Paralelamente, se fomenta un sentimiento de culpa por vivir en democracias del bienestar, visible en conceptos como la «white guilt». Esto lleva a una negación de valores propios y a una aceptación acrítica de todo lo «diferente». La culpa se convierte así en el combustible que impulsa la negación de todo valor propio, otorgando una supuesta superioridad moral para condenar y, paradójicamente, para aceptar sin cuestionamiento a todo lo diferente como correcto, incluso cuando eso diferente pueda ser la raíz de la propia aniquilación.
Quizás una de las manifestaciones más flagrantes del terraplanismo político es su fundamentalismo democrático selectivo. La izquierda moderna exige más y más democracia en sus propios países, una demanda que nunca parece ser satisfecha, mientras guarda un silencio cómplice sobre la falta de esta en regímenes ideológicamente afines. Esta hipocresía revela la verdadera naturaleza instrumental de su defensa de la democracia: es un medio para un fin, no un principio inviolable.
El terraplanismo político se perfila como la nueva herramienta de la izquierda radical para navegar las turbulentas aguas de la realidad global. Es un instrumento que distorsiona el mundo hasta hacerlo irreconocible, ofreciendo una cómoda narrativa para aquellos que desde la seguridad de sus democracias nunca han experimentado las consecuencias reales de las ideologías que defienden. Mientras tanto, se regodean en su supuesta superioridad moral, sorbiendo su café —probablemente importado de algún país sin derechos laborales— con leche de soya en un vaso compostable, cómodamente sentados en una silla de diseño nórdico.
En este mundo plano ideológico, la única gravedad es la de las contradicciones, y la única constante, el sufrimiento de quienes viven bajo sus preceptos. Es un espejismo en el desierto de las ideas fallidas, donde sus seguidores, cual ratas de laboratorio inconscientes, prefieren el autoengaño a enfrentar la complejidad del mundo real.

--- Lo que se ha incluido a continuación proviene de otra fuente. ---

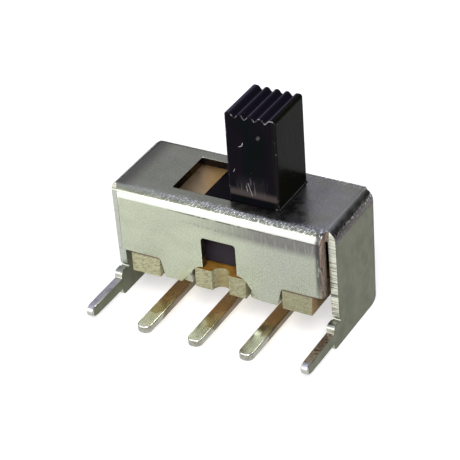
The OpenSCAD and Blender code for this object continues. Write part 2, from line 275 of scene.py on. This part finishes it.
def end_marks(paint, down, streaks, crumbs):
    """Layers at the ends: the long walls' rolled right-hand ends, and the dark speckled folds past them."""
    past_right = paint.maths("SUBTRACT", paint.x, WALL_END)
    past_left = paint.maths("SUBTRACT", -WALL_END, paint.x)
    rolled = paint.times(paint.band(past_right, -0.48, -0.26, 0.03, 0.07), paint.ramp(down, 0.05, 0.09),
                         paint.ramp(down, 4.62, 2.42, 0.25, 1.0),
                         paint.most(paint.ramp(streaks, 0.2, 0.5), paint.ramp(down, 0.77, 0.62)))
    uneven = paint.ramp(crumbs, 0.2, 0.8, -0.14, 0.14)
    right_fold = paint.times(paint.ramp(past_right, 0.07, 0.17),
                             paint.band(paint.maths("SUBTRACT", down, uneven), 0.18, 0.42, 0.70, 0.82))
    left_fold = paint.times(paint.ramp(paint.maths("SUBTRACT", past_left, uneven), 0.02, 0.22),
                            paint.ramp(down, 0.72, 0.62))
    speckled = paint.mix(paint.ramp(crumbs, 0.56, 0.72), SOOT, CUT_BROWN)
    return ((paint.times(rolled, 0.92), ROLLED),
            (paint.times(paint.most(right_fold, left_fold), 0.95), speckled))


def nickel_plate(name, bright, right, dull, roughness):
    """Nickel over rolled steel: fine grain, soft smudges, and the marks that folding left on it."""
    paint = Paint(name, bright, roughness, 1.0)
    grain = paint.noise(13, 4)
    cloud = paint.noise(0.9, 4, (0.5, 1, 1))
    streaks = paint.noise(7, 4, (1, 1, 0.16))
    crumbs = paint.noise(8, 3)
    drag = paint.noise(13, 3, (1.4, 0.5, 0.5), (0, 0, 38), 0.3)
    down = paint.maths("SUBTRACT", TOP, paint.z)
    top = paint.ramp(down, 0.07, 0.02)
    past_walls = paint.maths("SUBTRACT", paint.maths("ABSOLUTE", paint.x), WALL_END)
    end_plates = paint.times(paint.ramp(past_walls, 0.05, 0.09), paint.ramp(down, 0.32, 0.52))
    dragged = upper_folds(paint, down)
    colour = paint.coats(
        bright,
        (paint.ramp(paint.x, 0.0, 4.0), right),
        (paint.times(top, paint.ramp(paint.x, -2.5, 2.5)), TOP_RIGHT),
        (paint.times(top, paint.ramp(paint.x, 2.0, -3.0)), TOP_LEFT),
        (paint.times(top, paint.ramp(paint.x, 4.0, 5.6, 0.0, 0.8)), TOP_END),
        (paint.ramp(cloud, 0.35, 0.7, 0.0, 0.6), dull),
        (paint.ramp(grain, 0.42, 0.68, 0.0, 0.4), dull),
        (paint.ramp(paint.noise(16, 2), 0.48, 0.62, 0.0, 0.4), scaled(bright, 1.4)),
        (end_plates, PLATE),
        (paint.times(top, paint.ramp(paint.x, -4.9, -5.9, 0.0, 0.8)), NICKEL_DARK),
        *fold_marks(paint, down, streaks, crumbs),
        *end_marks(paint, down, streaks, crumbs),
        # Slanting drag marks with bright flecks between them
        (paint.times(paint.ramp(drag, 0.46, 0.38), dragged, 0.55), NICKEL_DARK),
        (paint.times(paint.ramp(drag, 0.54, 0.60), dragged), NICKEL_FLECK))
    paint.surface(colour, paint.ramp(paint.noise(1.6, 4), 0.3, 0.75, roughness - 0.05, roughness + 0.08))
    paint.relief((grain, 0.004), (paint.times(drag, dragged), 0.018), (cloud, 0.004))
    return paint.material


def cut_nickel(name, ribs_to_mm, bright, dark, depth, share=1.0):
    """A sheared edge of the plated sheet; ribs_to_mm counts the fine ribs in it along each axis."""
    paint = Paint(name, bright, 0.34, 1.0)
    ribs = paint.noise(1, 3, ribs_to_mm)
    patch = paint.ramp(paint.noise(1.3, 2), 0.35, 0.6, 0.5, 1.0)
    colour = paint.mix(paint.times(paint.ramp(ribs, 0.52, 0.40), patch, share), bright, dark)
    paint.surface(colour, paint.ramp(ribs, 0.3, 0.7, 0.45, 0.28))
    paint.relief((ribs, depth), (paint.noise(14, 3), 0.003))
    return paint.material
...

No podemos evitar pensar en Galileo Galilei, quien en 1633 se enfrentó a la Inquisición por defender la teoría heliocéntrica. Al igual que los terraplanistas políticos de hoy, los inquisidores preferían sus dogmas a la evidencia científica. Galileo, obligado a retractarse, supuestamente murmuró «Eppur si muove» («Y sin embargo, se mueve»), afirmando la verdad a pesar de la presión.
Cuatro siglos después, nos encontramos en una situación paradójicamente similar. Los terraplanistas políticos buscan silenciar las voces que señalan sus contradicciones y fracasos. Pero al igual que la Tierra siguió girando a pesar de la Inquisición, la realidad continúa su curso, exponiendo las falacias del terraplanismo político.
Frente a esta nueva Inquisición ideológica, debemos canalizar el espíritu de Galileo. Aunque intenten cancelarnos o silenciarnos, debemos seguir afirmando la verdad: que el mundo es complejo, que las soluciones simplistas no funcionan, y que la libertad y la dignidad humana son valores universales inviolables. Porque, al final, la realidad, como la Tierra, sigue moviéndose.